# AIM OF THE TASK:
Read the data and repeat it in full, exactly.

# SOURCE MATERIAL:
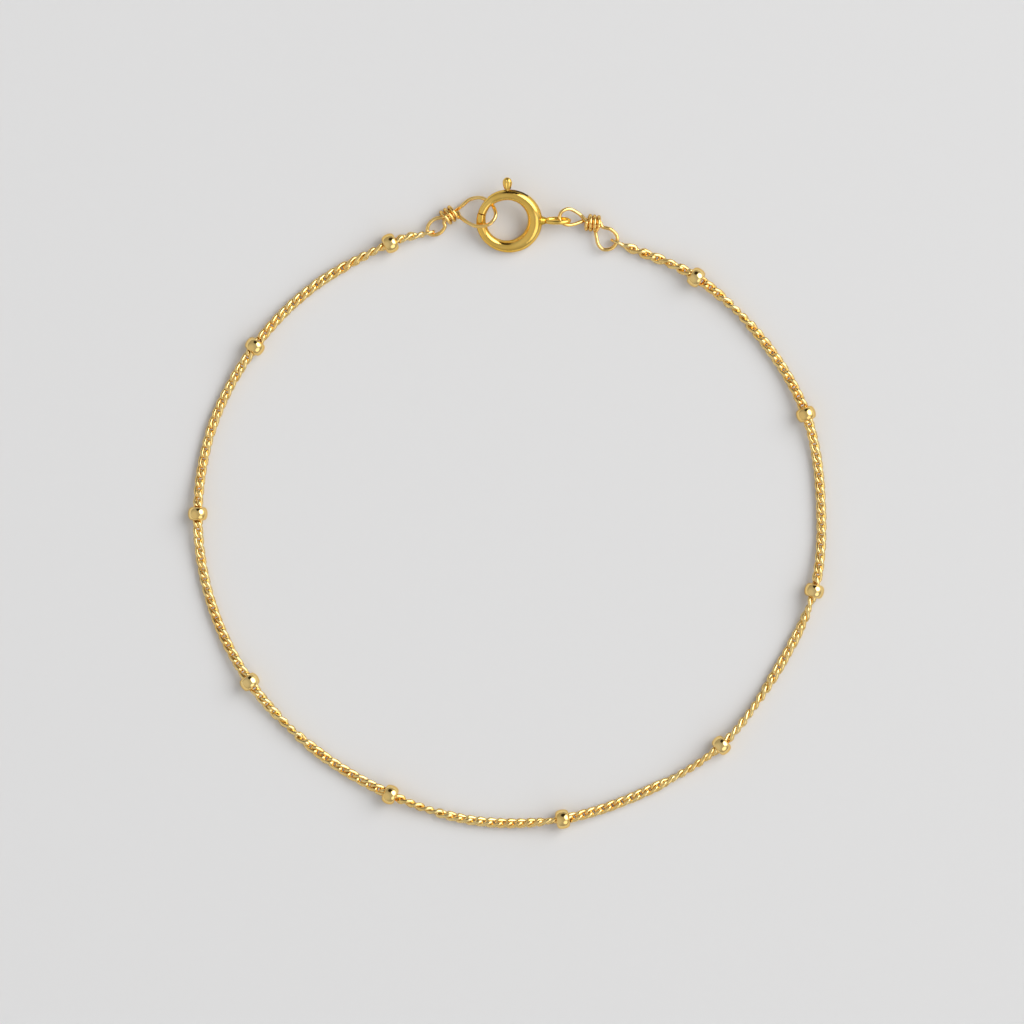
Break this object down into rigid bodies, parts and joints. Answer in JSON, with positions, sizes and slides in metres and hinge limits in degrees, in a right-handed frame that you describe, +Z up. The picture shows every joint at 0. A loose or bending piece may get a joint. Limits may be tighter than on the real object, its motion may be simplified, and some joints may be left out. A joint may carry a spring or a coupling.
{
  "type": "satellite chain anklet",
  "caption": "Fine gold chain anklet with small round beads at even spaces, wrapped-wire end links and a spring-ring clasp.",
  "frame": {"origin": "on the surface that the anklet lies on, at the middle of its bounding box, inside the loop", "axes": "+Z up from the surface, across the loop's plane; +Y from the middle of the loop towards the clasp; +X to the right seen from above"},
  "size_m": [0.0745, 0.0761, 0.0036],
  "materials": {
    "chain_gold": "bright gold-filled wire, fine links",
    "bead_gold": "mirror-polished gold-filled bead",
    "clasp_gold": "polished gold-filled clasp with a fine drawn grain",
    "wire_gold": "polished gold-filled wire"
  },
  "bodies": {
    "anklet": {"chain": "chain_gold", "end_link_left": "chain_gold", "end_link_right": "chain_gold", "bead_01": "bead_gold", "bead_02": "bead_gold", "bead_03": "bead_gold", "bead_04": "bead_gold", "bead_05": "bead_gold", "bead_06": "bead_gold", "bead_07": "bead_gold", "bead_08": "bead_gold", "bead_09": "bead_gold", "bead_10": "bead_gold", "wire_link_left": "wire_gold", "wire_link_right": "wire_gold", "clasp_ring": "clasp_gold"},
    "bolt": {"clasp_bolt": "clasp_gold"}
  },
  "joints": [
    {"name": "bolt_slide", "type": "hinge", "parent": "anklet", "child": "bolt", "pos_m": [0.00011, 0.03312, 0.00171], "axis": [0, -0.309, 0.9511], "range_deg": [-33, 0], "stiffness_Nm_per_rad": 0.002, "springref_deg": 8.59}
  ]
}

# IN RESPONSE:
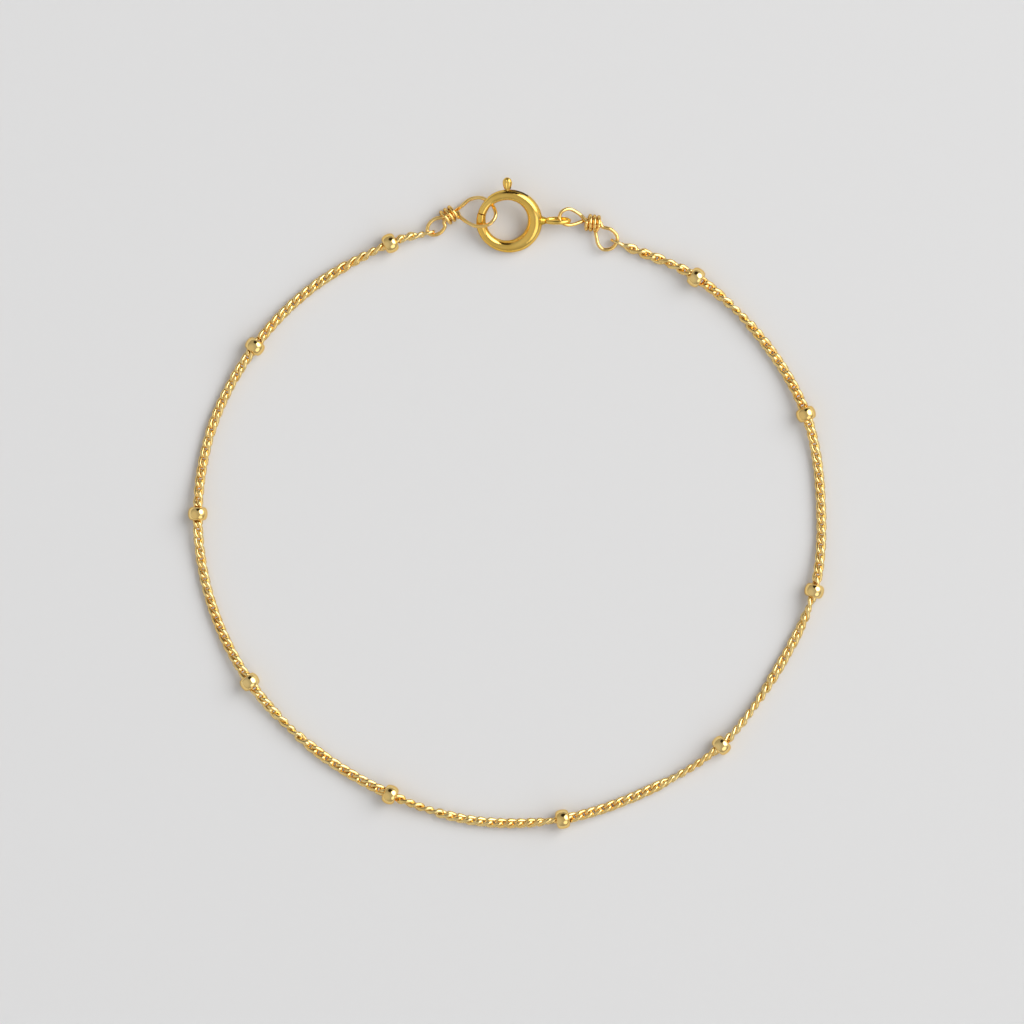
Break this object down into rigid bodies, parts and joints. Answer in JSON, with positions, sizes and slides in metres and hinge limits in degrees, in a right-handed frame that you describe, +Z up. The picture shows every joint at 0. A loose or bending piece may get a joint. Limits may be tighter than on the real object, its motion may be simplified, and some joints may be left out. A joint may carry a spring or a coupling.
{
  "type": "satellite chain anklet",
  "caption": "Fine gold chain anklet with small round beads at even spaces, wrapped-wire end links and a spring-ring clasp.",
  "frame": {"origin": "on the surface that the anklet lies on, at the middle of its bounding box, inside the loop", "axes": "+Z up from the surface, across the loop's plane; +Y from the middle of the loop towards the clasp; +X to the right seen from above"},
  "size_m": [0.0745, 0.0761, 0.0036],
  "materials": {
    "chain_gold": "bright gold-filled wire, fine links",
    "bead_gold": "mirror-polished gold-filled bead",
    "clasp_gold": "polished gold-filled clasp with a fine drawn grain",
    "wire_gold": "polished gold-filled wire"
  },
  "bodies": {
    "anklet": {"chain": "chain_gold", "end_link_left": "chain_gold", "end_link_right": "chain_gold", "bead_01": "bead_gold", "bead_02": "bead_gold", "bead_03": "bead_gold", "bead_04": "bead_gold", "bead_05": "bead_gold", "bead_06": "bead_gold", "bead_07": "bead_gold", "bead_08": "bead_gold", "bead_09": "bead_gold", "bead_10": "bead_gold", "wire_link_left": "wire_gold", "wire_link_right": "wire_gold", "clasp_ring": "clasp_gold"},
    "bolt": {"clasp_bolt": "clasp_gold"}
  },
  "joints": [
    {"name": "bolt_slide", "type": "hinge", "parent": "anklet", "child": "bolt", "pos_m": [0.00011, 0.03312, 0.00171], "axis": [0, -0.309, 0.9511], "range_deg": [-33, 0], "stiffness_Nm_per_rad": 0.002, "springref_deg": 8.59}
  ]
}